Where buggies are actually permitted
A short list of premium-tier courses where senior golfers can take a buggy if needed:
| Course | Buggy fee | Notes |
|---|---|---|
| Gleneagles King's, Queen's, PGA Centenary | £40 | Permitted across all three |
| Castle Stuart | £35 | Unusually for a links, buggies permitted |
| Trump International (Aberdeenshire) | £45 | Permitted |
| Trump Turnberry (Ailsa, King Robert, Castle) | £40 | Permitted across all three |
| Cameron House (The Carrick) | £35 | Permitted |
| Most modern resort links | £30-45 | Generally permitted |
| Most heritage links (St Andrews Trust, Royal Dornoch, Carnoustie, Royal Troon, Muirfield, Royal Aberdeen, Prestwick, Western Gailes, Cruden Bay) | — | Not permitted |
The buggy-availability split is essentially modern-resort vs heritage-links.
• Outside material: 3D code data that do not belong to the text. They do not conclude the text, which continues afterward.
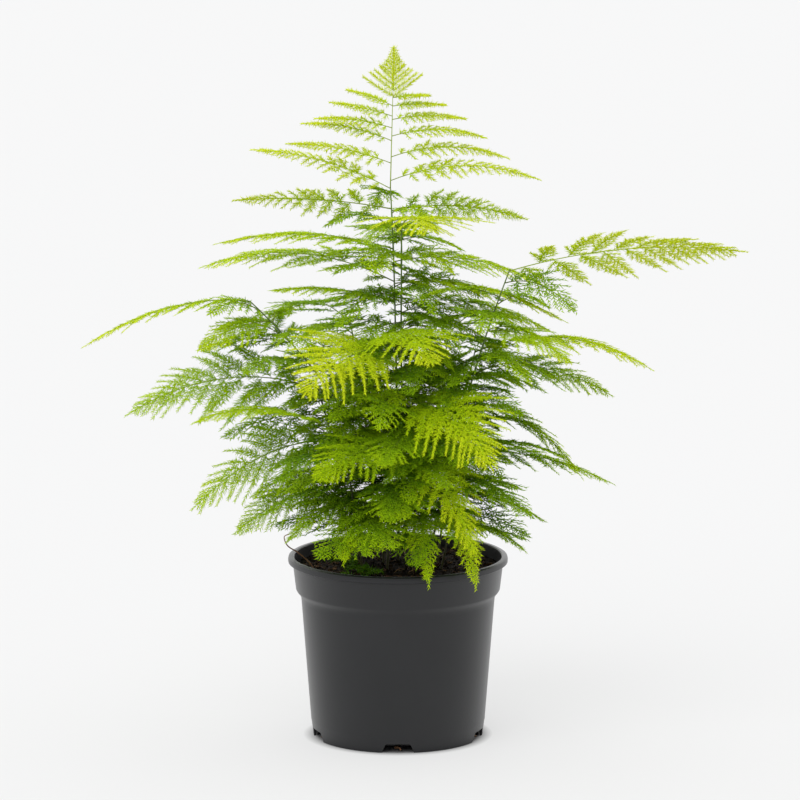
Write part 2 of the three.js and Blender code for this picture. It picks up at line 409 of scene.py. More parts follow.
def makePot():
    rings = pot["outside"] + pot["inside"]
    foot = rings[0][0]
    deselect()
    bpy.ops.mesh.primitive_circle_add(vertices=pot["sides"], radius=foot * mm)
    body = bpy.context.object
    bpy.ops.object.mode_set(mode="EDIT")
    bpy.ops.mesh.select_all(action="SELECT")
    state = {"radius": foot, "height": 0}
    for radius, height in rings[1:]:
        growRing(radius, height, state)
    bpy.ops.mesh.edge_face_add()  # the floor of the pot
    bpy.ops.object.mode_set(mode="OBJECT")

    # back to the foot, for the underside
    low = [v.index for v in body.data.vertices if v.co.z < 1e-7]
    choose(body)
    bpy.ops.object.mode_set(mode="EDIT")
    bpy.ops.mesh.select_all(action="DESELECT")
    bpy.ops.object.mode_set(mode="OBJECT")
    for index in low:
        body.data.vertices[index].select = True
    bpy.ops.object.mode_set(mode="EDIT")
    bpy.ops.mesh.select_mode(type="VERT")
    state = {"radius": foot, "height": 0}
    for radius, height in pot["underside"]:
        growRing(radius, height, state)
    bpy.ops.mesh.edge_face_add()
    bpy.ops.mesh.select_all(action="SELECT")
    bpy.ops.mesh.normals_make_consistent(inside=False)
    bpy.ops.object.mode_set(mode="OBJECT")

    cutters = [makeNotchCutter(i) for i in range(pot["notches"])]
    for cutter in cutters:
        cut = body.modifiers.new("notch", "BOOLEAN")
        cut.operation = "DIFFERENCE"
        cut.object = cutter
        cut.solver = "EXACT"
    applyAll(body)
    for cutter in cutters:
        bpy.data.objects.remove(cutter, do_unlink=True)
    choose(body)
    bpy.ops.object.shade_smooth_by_angle(angle=math.radians(pot["sharpestSmooth"]))
    keep(body, "potMoulding", finishes["pot"], "nursery_pot")


makePot()
print("pot moulded")

# shoots
# Every shoot: where its stem stands and ends, how far it bows, and its sprays. A spray is (height
# of its root, heading, reach, rise, arch, half-width, roll, youth and light), in millimetres and
# degrees. Youth and light run from 0, deep green, to 1, fresh lime: lime for new growth and painted
# light, deep green for old growth and painted shade in the heart of the plant.
shoots = {
    "leader": {
        "foot": (0, 4), "top": (-4, 0, 302), "bow": (3, 0), "sprays": [
            (291, 178, 86, 4, 3, 12, 62, 0.84),
            (290, 6, 74, -6, 5, 12, -62, 0.72),
            (269, 186, 97, 4, 7, 26, 4, 0.72),
            (251, 172, 107, 5, 12, 28, -6, 0.66),
            (262, 12, 84, -16, 8, 24, 6, 0.70),
            (250, 350, 95, -19, 9, 26, -8, 0.72),
            (238, 3, 86, -16, 9, 22, 8, 0.60),
            (272, 88, 72, -6, 8, 30, 0, 0.52),
            (240, 200, 72, 10, 4, 22, 4, 0.58),
        ],
    },
    "crest": {"foot": (6, -10), "top": (2, -13, 285), "bow": (-3, 2), "sprays": [
        (284, 288, 50, 4, 6, 38, 0, 0.92),
    ]},
    "left_arch": {
        "foot": (-10, -3), "top": (-80, -4, 241), "bow": (50, 0), "sprays": [
            (241, 182, 91, -25, 9, 20, 3, 0.76),
            (230, 212, 46, -12, 4, 16, -18, 0.64),
            (216, 140, 56, 4, 8, 24, -10, 0.50),
        ],
    },
    "right_arch": {
        "foot": (14, -12), "top": (60, -26, 262), "bow": (-10, 1), "sprays": [
            (261, 1, 128, 10, 7, 32, -38, 0.94),
            (228, 322, 56, -12, 6, 22, 0, 0.66),
        ],
    },
    "front_tall": {
        "foot": (-6, -16), "top": (-6, -24, 226), "bow": (2, 3), "sprays": [
            (215, 234, 76, -12, 11, 36, -24, 0.90),
            (226, 292, 66, -6, 8, 30, 8, 0.72),
        ],
    },
    "front_low": {
        "foot": (8, -18), "top": (8, -27, 190), "bow": (2, 3), "sprays": [
            (189, 304, 76, -25, 12, 34, 22, 0.74),
            (173, 254, 62, -8, 4, 20, -6, 0.42),
            (164, 225, 76, -8, 8, 28, -20, 0.52),
            (158, 306, 57, -48, 14, 22, 14, 0.72),
            (142, 254, 54, -8, 6, 22, -10, 0.34),
            (126, 280, 44, -31, 13, 14, 0, 0.52),
        ],
    },
    "left": {
        "foot": (-20, 4), "top": (-44, 6, 192), "bow": (6, 0), "sprays": [
            (191, 188, 105, -12, 13, 32, -34, 0.50),
            (162, 188, 78, -36, 11, 28, -36, 0.54),
            (138, 196, 62, -24, 7, 22, -34, 0.50),
        ],
    },
    "left_low": {
        "foot": (-18, -10), "top": (-32, -22, 174), "bow": (3, 2), "sprays": [
            (171, 203, 86, 12, 11, 24, 2, 0.62),
            (130, 214, 44, -15, 6, 14, 0, 0.44),
            (127, 262, 42, -21, 9, 14, 0, 0.55),
        ],
    },
    "right": {
        "foot": (20, 2), "top": (42, 8, 212), "bow": (-5, 0), "sprays": [
            (211, 340, 102, -4, 13, 26, -4, 0.78),
            (200, 3, 78, -14, 9, 26, -34, 0.52),
            (178, 346, 68, -34, 15, 24, -30, 0.54),
            (156, 0, 88, -18, 7, 22, 2, 0.50),
            (134, 6, 55, -18, 5, 16, 0, 0.44),
        ],
    },
    "right_low": {
        "foot": (22, -11), "top": (30, -16, 126), "bow": (-2, 1), "sprays": [
            (125, 284, 50, -31, 12, 14, 0, 0.66),
            (120, 350, 42, -14, 6, 12, 0, 0.46),
        ],
    },
    "back_left": {
        "foot": (-10, 18), "top": (-26, 40, 222), "bow": (4, -4), "sprays": [
            (221, 122, 84, -10, 12, 28, 0, 0.40),
            (186, 96, 70, -14, 9, 28, 0, 0.30),
            (152, 146, 66, -18, 9, 24, 0, 0.25),
        ],
    },
    "back_right": {
        "foot": (12, 20), "top": (28, 42, 216), "bow": (-4, -4), "sprays": [
            (215, 62, 82, -10, 12, 28, 0, 0.40),
            (168, 84, 66, -16, 9, 26, 0, 0.28),
        ],
    },
}
stemShape = {
    "planted": 80.2,  # height of its lower end, in the soil
    "radius": (0.75, 0.34),  # at the foot and at the tip
    "steps": 40,
    "joints": 9,
    "jointSwell": 0.16,
    "jointLength": 0.012,  # of the stem's length
    "sway": 0.25,
}


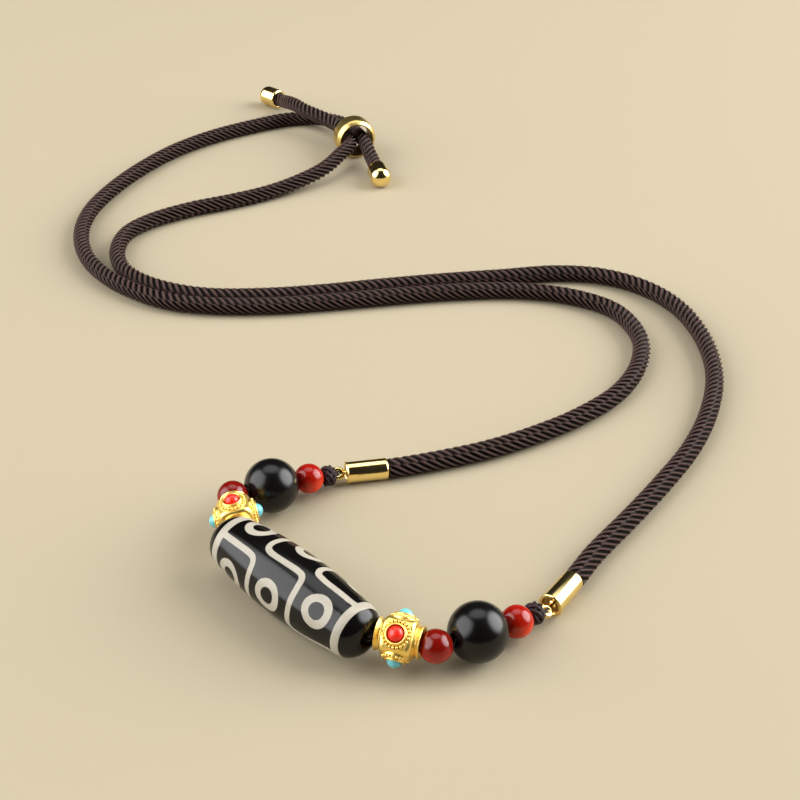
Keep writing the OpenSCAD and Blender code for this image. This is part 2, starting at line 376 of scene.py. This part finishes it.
# the cord caps, which are made after the beads; the cords and the knots fit them
cap = {
    "radius": 0.0021,
    "length": 0.0082,
    "recess": (0.0006, 0.0005),             # depth of the hollow round the eye, and the wall round it
    "front": ((0.0001, -0.00045), (0, -0.0002), (0.0002, 0)),   # from the front edge: along, outwards
    "back": ((-0.00025, 0), (0, -0.0002)),                      # the same from the back edge
    "edge": 0.00012,                        # rounding of the edges
    # the painted shade of the hollow round the eye lies between these places
    "shadeZone": (0.0003, 0.001, 0.0004),        # between which places along, and how far within the side
    "socket": (0.00175, 0.0058),            # radius and depth
    "lip": (0.00205, 0.00022),              # rolled rim: ring and its wire
    "eye": (0.00084, 0.00051, 0.0015),      # ring, wire, distance out
    "stem": (0.00042, 0.0008, 0.0002),      # radius at the eye and at the foot, rounding
    "sink": (0.0001, 0.0002),               # how far the stem goes in, and the height of its foot
}


def capPiece(side):
    r, length = cap["radius"], cap["length"]
    recess, wall = cap["recess"]
    bore, deep = cap["socket"]
    ring, wire, out = cap["eye"]
    near, far, within = cap["shadeZone"]
    where = lay(*strand[side]["cap"])
    heap = Heap()

    shell = [(recess, 0), (recess, r - wall)] + [(x, r + fall) for x, fall in cap["front"]]
    shell += [(length + x, r + fall) for x, fall in cap["back"]]
    shell += [(length, bore), (length - deep, bore), (length - deep, 0)]
    points, faces = spin(rounded(shell, cap["edge"]), 144)
    # painted shade marks on the floor of the hollow round the eye
    marks = [float(near < x < far and math.hypot(y, z) < r - within) for x, y, z in points]
    heap.put(points, faces, where, marks)

    lip, lipWire = cap["lip"]
    heap.put(*hoop(lip, lipWire, 128, 16), ringed(where, lipWire))
    heap.put(*hoop(ring, wire, 72, 24), where @ Matrix.Translation((-out, 0, 0)))

    thin, thick, edge = cap["stem"]
    sink, foot = cap["sink"]
    start, stop = ring - out - sink, recess + sink
    stem = [(start, 0), (start, thin), (recess - foot, thin), (stop, thick), (stop, 0)]
    heap.put(*spin(rounded(stem, edge), 40), where)
    heap.piece("cord_cap_" + side, "cap_" + side, polishFinish, "recess")


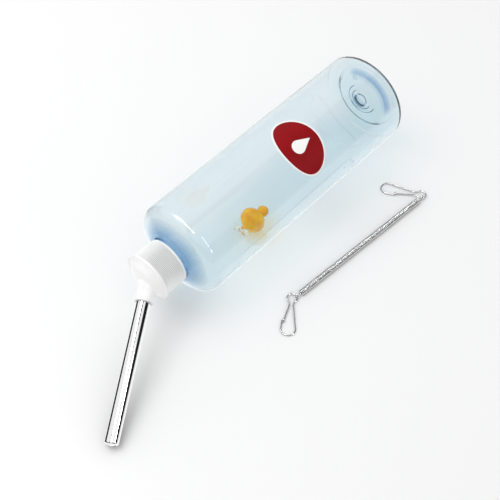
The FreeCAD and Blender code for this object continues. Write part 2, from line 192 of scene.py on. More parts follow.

For senior golfers with mobility concerns, the modern resort tier (Gleneagles, Castle Stuart, Trump properties) offers full access; the heritage links tier requires the senior golfer to walk the round or skip the course.
Three working principles for the senior round
1. Trust the walkability rating, not the green fee. A £30 muni at Carrick Knowe is more enjoyable for the 70-something golfer than a £255 round at Royal Dornoch where the climbing wears them out by the 9th hole. The rating matters more than the marketing.
2. Combine flat and challenging. A senior trip to Fife pairing the Old Course (3/5 walking, £345) with Crail Balcomie (4/5, £105) the next day works better than two consecutive marquee rounds. The body needs the easier round on day two.
3. Walking poles are now culturally acceptable. The Scottish golf scene has moved on from the 1990s view that walking poles were inappropriate for golf. Most clubs now permit them; many senior golfers use them; the starter at most courses won't comment. Carry a pair if it makes the round comfortable.
The senior golfer's question isn't whether to play but which course to pick. The walkability rating is the practical answer. Twelve courses; honest assessments; pick the one that matches what your knees will tolerate this season.